J'ai une préférence pour les trois autres singles extraits de l'album. « Let Me Go », le tube le plus connu du groupe est aussi celui dont ils avoueront être les plus fiers. S'il n'a rien de particulier dans sa première moitié (outre sa bass tirée du fameux Roland TB-303, à l'origine de l'Acid House), c'est par ses « Dabododabodabodabodab » entonnés en chœur dans sa deuxième moitié qu'il révèle toute sa puissance pop, relevant alors aussi bien le niveau du refrain que du couplet. Sur un rythme légèrement plus lent, « Come Live With Me » s'inscrit dans une veine romantique que l'on retrouve souvent dans le mouvement Synthpop ; mélodies et arrangements simples et imparables, un des grands moments de l'album avec « Crushed by the Wheels of Industry ».
Ce dernier single tiré de « Luxury Gap » est bien plus intéressant dans sa version album, mettant plus en avant ses samples “industriels” en guise de snare, son piano typiquement 90's sur la deuxième venue du refrain, refrain qui n'est pas sans nous rappeler la joyeuseté d'un Tom Tom Club, en opposition aux “Work ! Now” lancés par Glenn Gregory comme n'importe quel patron d'entreprise. On reste d'ailleurs sur le même univers que “Penthouse and Pavement" dans les clips minimalistes tournés pour l'album : critique du capitalisme, uniformisation des masses, déshumanisation qui arrive à son paroxysme dans “Let Me Go”, où notre mode de vie semble avoir entraîné l'apocalypse, le groupe survivant se baladant dans un monde vide et dévasté en noir et blanc. Quant aux images de “Come Live With Me”, elles mettent en scène de façon très 80's et désordonnée l'Amour impossible entre un quadragénaire et une jeune étudiante, unis par un oeuf.
Gardons également de cette galette le disco de “Who'll Stop The Rain”, sorti en Maxi aux States avant “Temptation” et passé complètement inaperçu, malgré ses p'tits “Fire, fire, fire” (oui, il m'en faut peu pour aimer un titre) ainsi que le rythme et l'ambiance électrique de “We Live So Fast”, également single oublié dont le clip se déroule dans et autour d'un avion.
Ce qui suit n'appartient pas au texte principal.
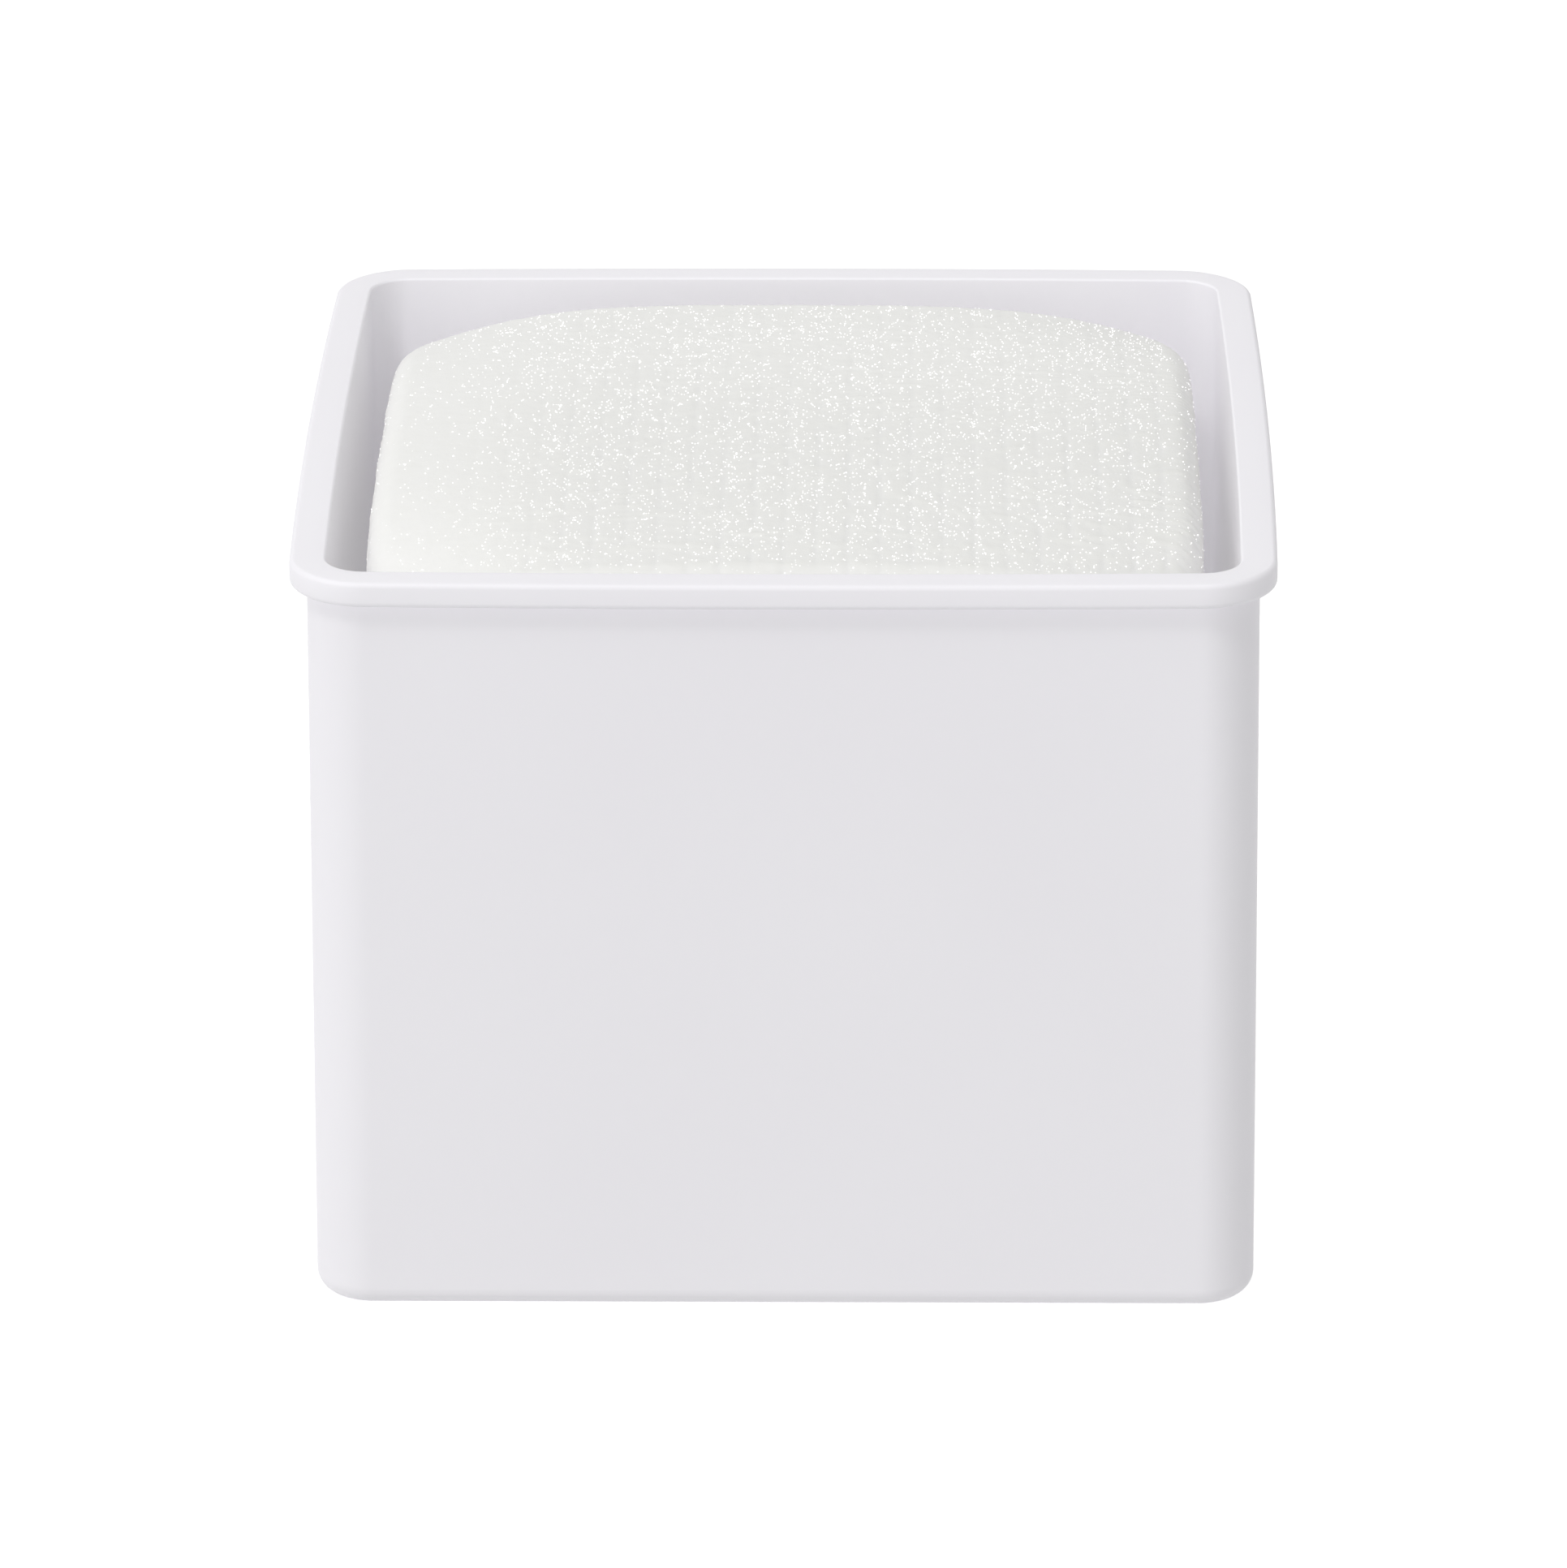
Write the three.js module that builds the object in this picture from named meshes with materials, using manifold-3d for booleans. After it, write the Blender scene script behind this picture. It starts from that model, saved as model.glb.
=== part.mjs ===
// Gymnastics chalk block: a pressed cake of magnesium carbonate standing loose in an open square
// tub. Millimetres, +Z up, origin at the centre of the tub's foot, front face towards -Y.
import * as THREE from 'three';
import { mergeVertices } from 'three/addons/utils/BufferGeometryUtils.js';
import Module from 'manifold-3d';

// The tub: overall size and wall.
const RIM_SPAN = 64.0;          // across the rim, from mid-side to mid-side
const TUB_HEIGHT = 51.0;        // foot to rim top
const WALL_THICKNESS = 1.25;
const FLOOR_THICKNESS = 1.5;
const WALL_CORNER_RADIUS = 3.5; // upright outer corners
const BORE_CORNER_RADIUS = 2.4; // upright inner corners
const BASE_ROUND = 1.4;         // outer edge all round the foot
const BORE_ROUND = 1.2;         // inner edge all round the floor

// The rim flange that stands out round the mouth.
const RIM_OVERHANG = 1.13;
const RIM_DEPTH = 1.7;
const RIM_CORNER_RADIUS = 4.9;
const RIM_ROUND = 0.5;          // upper and lower outer edges of the flange
const MOUTH_BOW = 0.45;         // how far the sides of the rim and bore swell past straight

// The shallow recess under the floor, which leaves a ring to stand on.
const FOOT_RING_WIDTH = 3.6;
const RECESS_DEPTH = 0.4;
const RECESS_CORNER_RADIUS = 2.0;

// The chalk cake.
const CAKE_SIDE_GAP = 2.3;      // cake to wall, each side
const CAKE_FLOOR_GAP = 0.1;
const CAKE_CORNER_RADIUS = 6.5;
const CAKE_ROUND = 1.6;         // pressed edge, top and bottom
const CAKE_BOW = 0.25;
const CROWN_BELOW_RIM = 0.4;    // top of the dome under the rim
const CROWN_DROP = 0.25;        // fall of the dome at mid-side
const CROWN_POWER = 9.5;        // how sharply the dome rolls off towards the corners

// Facets.
const SIDE_STEPS = 6;
const CORNER_STEPS = 8;
const ROUND_STEPS = 5;
const DOME_STEPS = 14;
const DOME_SPOKES = 48;
const STRAIGHT_BOW = 0.01;      // a side that is straight to the eye
const CUT_MARGIN = 5;           // how far a cutting solid runs past what it cuts

const manifold = await Module();
manifold.setup();

// A square outline with rounded corners: four very flat side arcs joined by four corner arcs,
// tangent where they meet. span is measured between the middles of opposite sides.
function squareOutline(span, cornerRadius, bow) {
  const half = span / 2;
  const sideRadius = (half * half) / (2 * bow);
  const sideCentre = half - sideRadius;
  const swing = sideRadius - cornerRadius;
  const cornerCentre = (sideCentre + Math.sqrt(2 * swing ** 2 - sideCentre ** 2)) / 2;
  const join = Math.asin(cornerCentre / swing);
  const points = [];
  for (let side = 0; side < 4; side += 1) {
    const turn = (side * Math.PI) / 2;
    const sideAt = new THREE.Vector2(sideCentre, 0).rotateAround(new THREE.Vector2(), turn);
    const cornerAt = new THREE.Vector2(cornerCentre, cornerCentre);
    cornerAt.rotateAround(new THREE.Vector2(), turn);
    const sideArc = new THREE.EllipseCurve(
      sideAt.x, sideAt.y, sideRadius, sideRadius, turn - join, turn + join);
    const cornerArc = new THREE.EllipseCurve(
      cornerAt.x, cornerAt.y, cornerRadius, cornerRadius, turn + join, turn + Math.PI / 2 - join);
    points.push(...sideArc.getPoints(SIDE_STEPS).slice(0, -1));
    points.push(...cornerArc.getPoints(CORNER_STEPS).slice(0, -1));
  }
  return new THREE.Shape(points);
}

// An outline extruded between two heights, with its end edges rounded.
function roundedSlab(outline, low, high, round) {
  const geometry = new THREE.ExtrudeGeometry(outline, {
    depth: high - low - 2 * round,
    bevelEnabled: true,
    bevelThickness: round,
    bevelSize: round,
    bevelOffset: -round,
    bevelSegments: ROUND_STEPS,
  });
  geometry.translate(0, 0, low + round);
  return geometry;
}

function toSolid(geometry) {
  geometry.deleteAttribute('normal');
  geometry.deleteAttribute('uv');
  const merged = mergeVertices(geometry);
  return new manifold.Manifold(new manifold.Mesh({
    numProp: 3,
    vertProperties: Float32Array.from(merged.attributes.position.array),
    triVerts: Uint32Array.from(merged.index.array),
  }));
}

function toGeometry(solid) {
  const mesh = solid.getMesh();
  const geometry = new THREE.BufferGeometry();
  geometry.setAttribute('position', new THREE.BufferAttribute(mesh.vertProperties, 3));
  geometry.setIndex(new THREE.BufferAttribute(mesh.triVerts, 1));
  geometry.computeVertexNormals();
  return geometry;
}

// The tub is one moulding: straight walls and floor, a rim flange, the hollow for the cake and the
// recess under the foot.
function makeTub() {
  const wallSpan = RIM_SPAN - 2 * RIM_OVERHANG;
  const boreSpan = wallSpan - 2 * WALL_THICKNESS;
  const recessSpan = wallSpan - 2 * (BASE_ROUND + FOOT_RING_WIDTH);
  const rimLow = TUB_HEIGHT - RIM_DEPTH;

  // The wall stops inside the flange, where its upper rounded edge is swallowed.
  const wallOutline = squareOutline(wallSpan, WALL_CORNER_RADIUS, STRAIGHT_BOW);
  const walls = toSolid(roundedSlab(wallOutline, 0, TUB_HEIGHT + CUT_MARGIN, BASE_ROUND));
  const rimOutline = squareOutline(RIM_SPAN, RIM_CORNER_RADIUS, MOUTH_BOW);
  const flange = toSolid(roundedSlab(rimOutline, rimLow, TUB_HEIGHT, RIM_ROUND));
  const aboveRim = new THREE.BoxGeometry(2 * RIM_SPAN, 2 * RIM_SPAN, 2 * CUT_MARGIN);
  aboveRim.translate(0, 0, TUB_HEIGHT + CUT_MARGIN);

  const boreOutline = squareOutline(boreSpan, BORE_CORNER_RADIUS, MOUTH_BOW);
  const hollow = toSolid(
    roundedSlab(boreOutline, FLOOR_THICKNESS, TUB_HEIGHT + CUT_MARGIN, BORE_ROUND));
  const recess = new THREE.ExtrudeGeometry(
    squareOutline(recessSpan, RECESS_CORNER_RADIUS, STRAIGHT_BOW),
    { depth: RECESS_DEPTH + CUT_MARGIN, bevelEnabled: false });
  recess.translate(0, 0, -CUT_MARGIN);

  const solid = walls.subtract(toSolid(aboveRim)).add(flange)
    .subtract(hollow).subtract(toSolid(recess));
  const material = new THREE.MeshStandardMaterial({
    color: '#e9e9ed', roughness: 0.38, metalness: 0 });
  const tub = new THREE.Mesh(toGeometry(solid), material);
  tub.name = 'tub';
  return tub;
}

// The cake is a square prism with pressed edges, cut by a dome that rolls off towards the corners.
function makeChalkBlock() {
  const span = RIM_SPAN - 2 * (RIM_OVERHANG + WALL_THICKNESS + CAKE_SIDE_GAP);
  const low = FLOOR_THICKNESS + CAKE_FLOOR_GAP;
  const high = TUB_HEIGHT - CROWN_BELOW_RIM;
  const outline = squareOutline(span, CAKE_CORNER_RADIUS, CAKE_BOW);
  const prism = toSolid(roundedSlab(outline, low, high, CAKE_ROUND));

  const domeRadius = span * Math.SQRT1_2;
  const domeFoot = low - CUT_MARGIN;
  const profile = [new THREE.Vector2(0, domeFoot), new THREE.Vector2(domeRadius, domeFoot)];
  for (let step = DOME_STEPS; step >= 0; step -= 1) {
    const radius = (domeRadius * step) / DOME_STEPS;
    const drop = CROWN_DROP * (radius / (span / 2)) ** CROWN_POWER;
    profile.push(new THREE.Vector2(radius, high - drop));
  }
  const dome = new THREE.LatheGeometry(profile, DOME_SPOKES);
  dome.rotateX(Math.PI / 2);

  const material = new THREE.MeshStandardMaterial({
    color: '#ecebe8', roughness: 0.95, metalness: 0 });
  const block = new THREE.Mesh(toGeometry(prism.intersect(toSolid(dome))), material);
  block.name = 'chalk_block';
  return block;
}

const chalkTub = new THREE.Group();
chalkTub.add(makeTub());
chalkTub.add(makeChalkBlock());

export default chalkTub;
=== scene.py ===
# Gymnastics chalk block: a pressed cake of magnesium carbonate standing in an open square tub.
import math
import random

import bmesh
import bpy
from mathutils import Matrix, Vector, noise


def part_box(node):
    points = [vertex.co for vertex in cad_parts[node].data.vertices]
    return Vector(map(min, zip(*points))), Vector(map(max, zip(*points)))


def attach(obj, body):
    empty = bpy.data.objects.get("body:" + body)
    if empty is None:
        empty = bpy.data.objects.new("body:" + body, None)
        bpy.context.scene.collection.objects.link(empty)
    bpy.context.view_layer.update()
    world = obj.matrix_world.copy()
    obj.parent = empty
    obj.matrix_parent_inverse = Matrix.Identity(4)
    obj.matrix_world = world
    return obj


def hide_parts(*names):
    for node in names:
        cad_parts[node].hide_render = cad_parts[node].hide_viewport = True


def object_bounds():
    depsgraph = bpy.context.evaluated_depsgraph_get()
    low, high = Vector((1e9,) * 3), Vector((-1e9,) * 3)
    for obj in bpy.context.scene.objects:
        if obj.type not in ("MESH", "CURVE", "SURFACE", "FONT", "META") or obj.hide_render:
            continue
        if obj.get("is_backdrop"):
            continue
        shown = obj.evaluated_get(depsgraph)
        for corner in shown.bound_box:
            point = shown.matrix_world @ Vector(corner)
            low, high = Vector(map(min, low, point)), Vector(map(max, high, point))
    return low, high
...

Le reste est plus oubliable mais tout de même à écouter, que ça soit pour l'utilisation faites des cuivres sur “Key To The World”, le mysticisme symphonique donné sur “The Best Kept Secret” sans oublier les expérimentations jazzy jouées sur “Lady Ice and Mr Hex”, qui invente sur ses refrains dix piges à l'avance, ce que sera la Dance des années 90. Rien que ça !
Si le son et l'image du groupe ont été créé sur “Pavement & Penthouse”, c'est avec “Luxury Gap” et sa pochette ironique qu'ils les imposeront au monde entier. Vendu à plus de trois millions d'exemplaires, ça reste à ce jour le plus gros succès du groupe, et à raison ! Ces deux premiers LPs sont novateurs et prophétiques (tout comme les trois premiers Human League) de ce que ce sera la musique électronique des années à venir. Heaven 17 perdront de cette influence à partir du moment ou d'autres groupes synthpop reprendront le flambeau et que leurs expérimentations ne deviennent plus que banalité dans la production des années 80. Et en même temps, c'est toujours comme ça que la musique évolue. A écouter histoire de prendre la température avant la relève Depeche Mode.